To engage with gamers meaningfully, game brands must meet them where they’re choosing to spend their time. Increasingly, their time is spent with online video.

– Games on YouTube

Confused? You’re not the only one. Engaging with gamers, while at the same time rendering the engagement mechanism illegal, is pretty much the definition of contradiction. And with long-tail games like *Destiny *on the horizon, post-launch communities will be vital to a game’s sustained profitability; going to war with them is mutually assured destruction.

What do we do?

Unless and until the laws change, there’s not much to be done.
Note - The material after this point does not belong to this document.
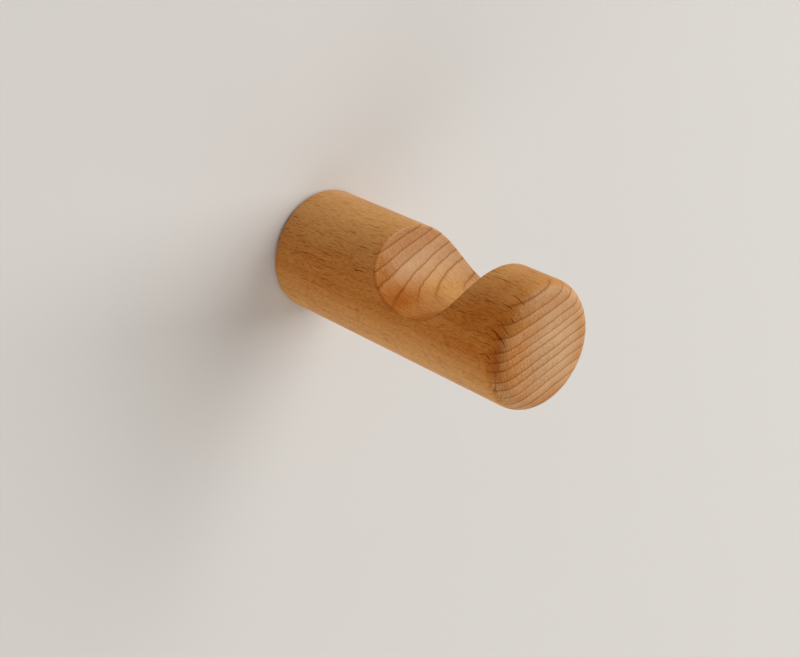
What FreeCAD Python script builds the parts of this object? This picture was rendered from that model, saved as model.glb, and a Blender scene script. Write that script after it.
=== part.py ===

At this point it’s pretty obvious that this kind of illegal behavior isn’t actually harmful to the content creators…since, you know, it’s being included in success metrics. All these laws do is give companies the ability to control brand messaging and bring a legal hammer down selectively if it suits their interests. I’m no lawyer, but I’m pretty sure that’s not the point of laws.

I would love to see the ESA throw its support behind the Unlocking Technology Act of 2013. While the Act’s stated goal is to allow people to unlock their cellphones and tablets, the language it would add to the DMCA would be of much wider benefit:

Circumvention for non-infringing uses permitted: This section modifies 17 U.S.C. 1201(a)(1) to
prohibit circumventing a technological measure that controls access to a work protected by
copyright – if the circumvention infringes or facilitates infringement of the copyright. The
section makes clear that it is not a violation to circumvent a technological measure if the
purpose of the circumvention is to use a work in a manner that is not an infringement of

Summary, Unlocking Technology Act of 2013

In the meantime: if a company tries to monetize or otherwise mess with your video, take it down immediately.

The loss of half of all online gaming videos would be a pretty clear message.